As we pedaled onward to St. Ives we enjoyed the beautiful vistas of the land meeting the sea.

As we rode we realized the south coast of the peninsula is protected and heavily wooded, but the north coast is exposed and is a totally different landscape. The north coast has a history of more shipwrecks since it is a lee shore with a north wind blowing boats onto the rocks below the cliffs. On Friday we left St. Ives and had to endure another day of glorious Cornwall coast. The Hell's Mouth was spectacular.

We ate lunch across the road and the food at the cafe was not at all in keeping with it's name.

The heather is in full bloom and creates a beautiful tapestry of color across the hills.

We have been drinking a lot of St. Austell ale since we visited the brewery. There is another large brewery in Cornwall called Skinner's. One of it's popular ales is Betty Stogs. We like Betty and were curious about her legend.

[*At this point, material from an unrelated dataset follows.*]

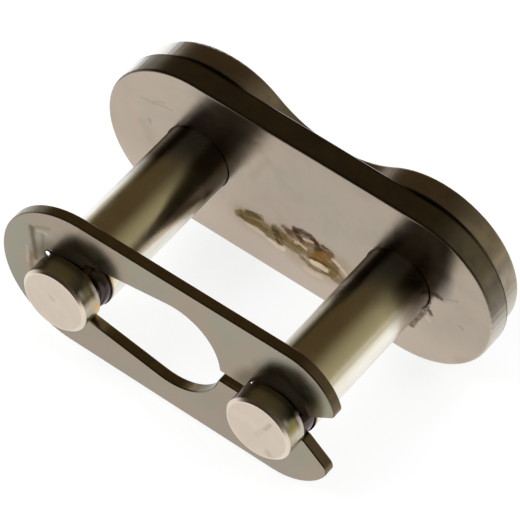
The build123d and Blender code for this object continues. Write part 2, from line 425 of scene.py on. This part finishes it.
def pin_stub(g, angle, along, left, cloud):
    """Bands of oil and painted shade, with wet places, a painted highlight beside the groove and a
    painted glint near the free end.

    Returns the colour and how far the metal is hidden.
    """
    right = g.math("SUBTRACT", 1.0, left)
    colour = g.mix(g.step(cloud, 0.35, 0.65), (0.54, 0.47, 0.36, 1), (0.46, 0.40, 0.29, 1))
    for begins, full, tint in STUB_BANDS:
        colour = g.mix(g.step(angle, begins, full), colour, tint)
    wet = g.both(g.near(along, groove_front, 0.55, 0.15), g.step(angle, 12.0, 30.0, 0.0, 0.7))
    colour = g.mix(wet, colour, (0.07, 0.045, 0.02, 1))
    amber = g.both(g.near(along, groove_front - 0.24, 0.34, 0.1), g.step(angle, 26.0, 8.0, 0.0, 0.9))
    colour = g.mix(g.both(amber, left), colour, (0.72, 0.45, 0.08, 1))
    drop = g.both(g.near(angle, 31.0, 15.0), g.near(along, groove_front - 0.75, 0.5), right, 0.7)
    colour = g.mix(drop, colour, (0.32, 0.27, 0.04, 1))
    painted_edge_highlight = g.both(g.near(along, groove_front - 0.02, 0.3, 0.1), g.near(angle, 22.0, 30.0, 12.0))
    colour = g.mix(painted_edge_highlight, colour, (0.66, 0.57, 0.5, 1))
    painted_glint = g.both(g.near(angle, 45.0, 11.0), g.near(along, stub_front + 0.36, 0.24))
    colour = g.mix(painted_glint, colour, (0.4, 0.42, 0.4, 1))
    crown = g.step(angle, 45.0, 65.0, 0.0, 0.1)
    hidden = g.math("MAXIMUM", crown, g.math("MAXIMUM", g.both(painted_edge_highlight, 0.5), g.both(painted_glint, 0.35)))
    return colour, g.math("MAXIMUM", hidden, g.both(drop, 0.3))


def pin_end(g, place, radius, cloud):
    """A spotted flat inside a chamfer painted paler, as a highlight."""
    colour = g.mix(g.step(cloud, 0.3, 0.7), (0.64, 0.54, 0.44, 1), (0.60, 0.515, 0.42, 1))
    colour = drawn(g, colour, place, END_STAINS, core=0.0)
    flat_radius = shaft_radius - end_chamfer
    rim = g.step(radius, flat_radius - 0.14, flat_radius)
    return g.mix(rim, colour, (0.74, 0.64, 0.53, 1))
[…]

One barman said she was a prostitute. We did some further research and found out she was a wild girl who was raised by drunken parents. She got pregnant and was rushed to the altar with a local ne'er do well. She took to drinking after having the baby and didn't take care of it. So fairies came and took the child and cleaned it up. In the story, she and her husband are so scared by the loss of the baby that when they find it they give up drinking and live happily ever after. On the bottle and on the taps, Betty is represented in her dissolute state. A little further up the road were the North Cliffs.

We ended the day in St. Agnes in a B&B that was more like a boarding house. The old woman who ran it had a lot of family visiting and it was like a zoo. On Saturday we left St. Agnes in a light rain to ride the final 15 miles of our bicycle journey to Newquay. On the way there we spotted this sign and were glad we had not planned on visiting this attraction.

We have mentioned the steepness of the hills we have been cycling through so, although we did not go that way, this sign demonstrates the range of possibilities. Our European trip is coming to a close. We began our last full day of riding with a morning of rain, but then in the afternoon the weather cleared to a glorious Cornish afternoon.